## WHAT YOU HAVE TO DO
Copy exactly the lines from the start of the data below through the one that carries "return points", and only those.

## DATA SUPPLIED
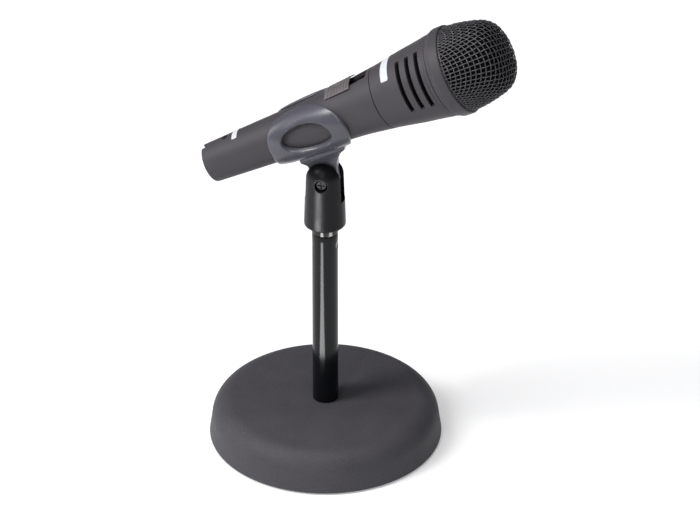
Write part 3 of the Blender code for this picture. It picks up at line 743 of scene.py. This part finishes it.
def build_clip(finish):
    """The clip in one piece: two mirrored jaws, the tongue and its pivot hole."""
    lift = Matrix.Translation((AXIS_OFFSET, 0.0, 0.0))
    shares = [0.0, 0.008, 0.02, 0.04, 0.065, 0.1]
    shares += steps_between(0.15, 0.85, 12)
    shares += [0.9, 0.935, 0.96, 0.98, 0.992, 1.0]
    near = jaw_half(160, shares)
    far = near.copy()
    bmesh.ops.scale(far, vec=(1.0, -1.0, 1.0), verts=far.verts)
    bmesh.ops.reverse_faces(far, faces=far.faces)
    sleeve = joined([near, far])
    bmesh.ops.remove_doubles(sleeve, verts=sleeve.verts, dist=1e-3)
    moved(sleeve, lift)

    reach = [(0.0, -20.0)]
    reach += [(body_radius(s) + 0.9, s) for s in steps_between(-20.0, 40.0, 20)]
    reach += [(0.0, 40.0)]
    plate = combined(tongue(), moved(lathe(reach), lift), "DIFFERENCE")
    shell = combined(sleeve, plate, "UNION")
    hole = lathe([(0.0, -12.0), (SCREW_R + 0.5, -12.0), (SCREW_R + 0.5, 12.0), (0.0, 12.0)],
                 SMALL_ROUND)
    bmesh.ops.rotate(hole, matrix=Matrix.Rotation(QUARTER, 3, "X"), verts=hole.verts)
    shell = combined(shell, hole, "DIFFERENCE")
    finish_piece("mic_clip", shell, CLIP, "clip", "clip_plastic", finish, ["clip_shell"],
                 sharp=38.0)


# ================================================================ microphone

def edged(line_radius, start, end, edge, count):
    """(r, s) points along an outer line with a small rounded edge at both ends."""
    points = []
    stations = [start + edge * k / 4.0 for k in range(5)]
    stations += steps_between(start + edge, end - edge, count)[1:-1]
    stations += [end - edge * k / 4.0 for k in range(4, -1, -1)]
    for s in stations:
        away = min(s - start, end - s)
        points.append((line_radius(s) - edge * (1.0 - round_over(away, edge)), s))
    return points


def build_handle(finish):
    """The handle, with its switch slot, latch notch and the hole of the set screw."""
    end = PART_S - GAP / 2.0
    outer = [(XLR_R + 0.5, TAIL_S), (10.5, TAIL_S), (10.95, TAIL_S + 0.15),
             (11.2, TAIL_S + 0.45)]
    outer += edged(body_radius, -56.3, end, 0.3, 60)[5:]
    inner = [(body_radius(s) - SHELL_T, s) for s in steps_between(end, -34.0, 20)]
    inner += [(XLR_R, -34.5), (XLR_R, TAIL_S + 0.5), (XLR_R + 0.1, TAIL_S + 0.2)]
    handle = lathe(outer + inner, BODY_ROUND)

    along = Matrix.Rotation(QUARTER, 4, "Y")
    half = SWITCH_SLOT_HALF
    slot = block((-SWITCH_SLOT[1], -half, 11.0), (-SWITCH_SLOT[0], half, 22.0), 1.8)
    handle = combined(handle, moved(slot, along), "DIFFERENCE")
    notch = block((54.2, -2.6, 8.0), (62.0, 2.6, 14.0), 1.2)
    handle = combined(handle, moved(notch, along), "DIFFERENCE")
    sunk = [(0.0, 8.0), (1.9, 8.0), (1.9, 11.6), (2.5, 12.4), (2.5, 14.0), (0.0, 14.0)]
    place = Matrix.Translation((0.0, 0.0, SET_SCREW_S)) @ along
    handle = combined(handle, moved(lathe(sunk, SMALL_ROUND), place), "DIFFERENCE")
    finish_piece("handle", handle, MIC, "mic", "mic_coating", finish, ["mic_handle"])


def windowed_shell(stations, angles, outer, inner, is_open):
    """A turned shell on a grid of stations and angles, with its open cells left out."""
    mesh_bm = bmesh.new()
    known = {}

    def vertex(i, j, side):
        key = (i, j % len(angles), side)
        if key not in known:
            s = stations[i]
            radius = outer(s) if side else inner(s)
            known[key] = mesh_bm.verts.new(around(radius, angles[key[1]], s))
        return known[key]

    def solid(i, j):
        if not 0 <= i < len(stations) - 1:
            return False
        j = j % len(angles)
        after = angles[j + 1] if j + 1 < len(angles) else angles[0] + 360.0
        return not is_open((stations[i] + stations[i + 1]) / 2.0, (angles[j] + after) / 2.0)

    for i in range(len(stations) - 1):
        for j in range(len(angles)):
            if not solid(i, j):
                continue
            for side in (0, 1):
                mesh_bm.faces.new([vertex(i, j, side), vertex(i + 1, j, side),
                                   vertex(i + 1, j + 1, side), vertex(i, j + 1, side)])
            walls = [(i - 1, j, (i, j), (i, j + 1)), (i + 1, j, (i + 1, j), (i + 1, j + 1)),
                     (i, j - 1, (i, j), (i + 1, j)), (i, j + 1, (i, j + 1), (i + 1, j + 1))]
            for next_i, next_j, a, b in walls:
                if not solid(next_i, next_j):
                    mesh_bm.faces.new([vertex(*a, 0), vertex(*b, 0), vertex(*b, 1),
                                       vertex(*a, 1)])
    return mesh_bm


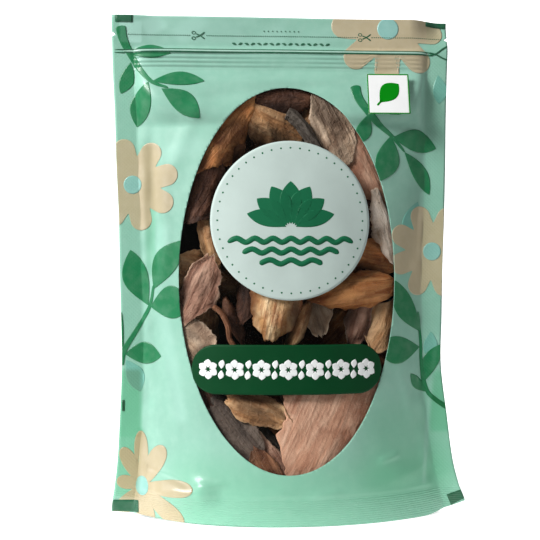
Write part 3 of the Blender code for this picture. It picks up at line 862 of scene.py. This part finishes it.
def ribbon(points, start, end, cells=60, across=8):
    """A flat ribbon along a smooth route, with rounded ends."""
    bm = flat_sheet(cells, across)
    for vert in bm.verts:
        share, side = vert.co.x, vert.co.z * 2 - 1
        x, z = smooth_route(points, share)
        ahead = smooth_route(points, min(share + 0.01, 1.0))
        behind = smooth_route(points, max(share - 0.01, 0.0))
        run = Vector((ahead[0] - behind[0], 0, ahead[1] - behind[1])).normalized()
        half = blend(start, end, share) * math.sqrt(min(share * 25 + 0.05, (1 - share) * 25 + 0.05, 1.0))
        vert.co = Vector((x - run.z * side * half, 0, z + run.x * side * half)) * MM
    return bm


def petal_reach(angle, count, first, reach, half):
    """How far a printed flower with round-ended petals reaches in a direction."""
    step = 2 * math.pi / count
    turn = (angle - first + step / 2) % step - step / 2
    sine, cosine = abs(math.sin(turn)), math.cos(turn)
    middle_out = reach - half
    if middle_out * sine < half and middle_out * cosine > half * sine:
        return middle_out * cosine + math.sqrt(half**2 - (middle_out * sine) ** 2)
    return half / sine


def flower_shape(x, z, reach, half, first, count, disc):
    """A flat flower without its disc."""
    bm = flat_sheet(count * 24, int(reach * MM / PRINT_CELL))
    start = math.radians(first)
    for vert in bm.verts:
        angle, share = vert.co.x * 2 * math.pi, vert.co.z
        far = petal_reach(angle, count, start, reach, half)
        radius = blend(disc * 0.5, max(far, disc), share)
        vert.co = (x * MM + radius * MM * math.cos(angle), 0, z * MM + radius * MM * math.sin(angle))
    bmesh.ops.remove_doubles(bm, verts=bm.verts, dist=0.02 * MM)
    return bm


def corner_flower_shapes():
    """The oval petals of the bottom corner's flower."""
    x, z, _, _, petals = CORNER_FLOWER
    shapes = []
    for direction, reach, half in petals:
        angle = math.radians(direction)
        petal = disc_shape(0, 0, reach / 2, half, 16, 64)
        for vert in petal.verts:
            along, across = vert.co.x + reach / 2 * MM, vert.co.z * (0.75 + 0.5 * vert.co.x / (reach * MM))
            vert.co = (x * MM + along * math.cos(angle) - across * math.sin(angle), 0,
                       z * MM + along * math.sin(angle) + across * math.cos(angle))
        shapes.append(petal)
    return shapes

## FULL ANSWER
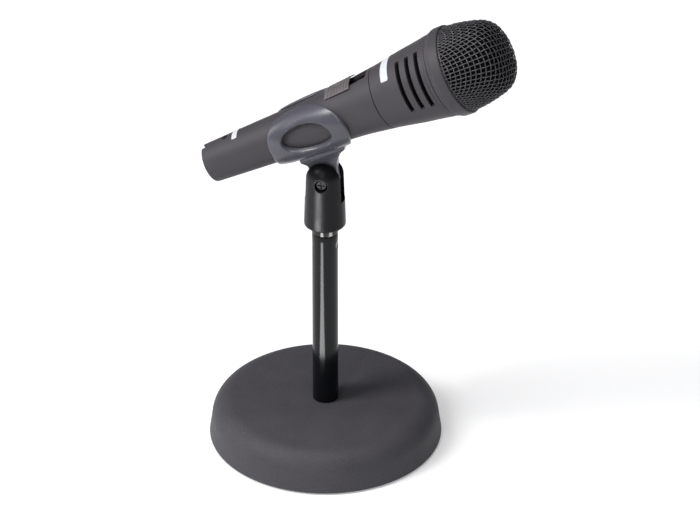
Write part 3 of the Blender code for this picture. It picks up at line 743 of scene.py. This part finishes it.
def build_clip(finish):
    """The clip in one piece: two mirrored jaws, the tongue and its pivot hole."""
    lift = Matrix.Translation((AXIS_OFFSET, 0.0, 0.0))
    shares = [0.0, 0.008, 0.02, 0.04, 0.065, 0.1]
    shares += steps_between(0.15, 0.85, 12)
    shares += [0.9, 0.935, 0.96, 0.98, 0.992, 1.0]
    near = jaw_half(160, shares)
    far = near.copy()
    bmesh.ops.scale(far, vec=(1.0, -1.0, 1.0), verts=far.verts)
    bmesh.ops.reverse_faces(far, faces=far.faces)
    sleeve = joined([near, far])
    bmesh.ops.remove_doubles(sleeve, verts=sleeve.verts, dist=1e-3)
    moved(sleeve, lift)

    reach = [(0.0, -20.0)]
    reach += [(body_radius(s) + 0.9, s) for s in steps_between(-20.0, 40.0, 20)]
    reach += [(0.0, 40.0)]
    plate = combined(tongue(), moved(lathe(reach), lift), "DIFFERENCE")
    shell = combined(sleeve, plate, "UNION")
    hole = lathe([(0.0, -12.0), (SCREW_R + 0.5, -12.0), (SCREW_R + 0.5, 12.0), (0.0, 12.0)],
                 SMALL_ROUND)
    bmesh.ops.rotate(hole, matrix=Matrix.Rotation(QUARTER, 3, "X"), verts=hole.verts)
    shell = combined(shell, hole, "DIFFERENCE")
    finish_piece("mic_clip", shell, CLIP, "clip", "clip_plastic", finish, ["clip_shell"],
                 sharp=38.0)


# ================================================================ microphone

def edged(line_radius, start, end, edge, count):
    """(r, s) points along an outer line with a small rounded edge at both ends."""
    points = []
    stations = [start + edge * k / 4.0 for k in range(5)]
    stations += steps_between(start + edge, end - edge, count)[1:-1]
    stations += [end - edge * k / 4.0 for k in range(4, -1, -1)]
    for s in stations:
        away = min(s - start, end - s)
        points.append((line_radius(s) - edge * (1.0 - round_over(away, edge)), s))
    return points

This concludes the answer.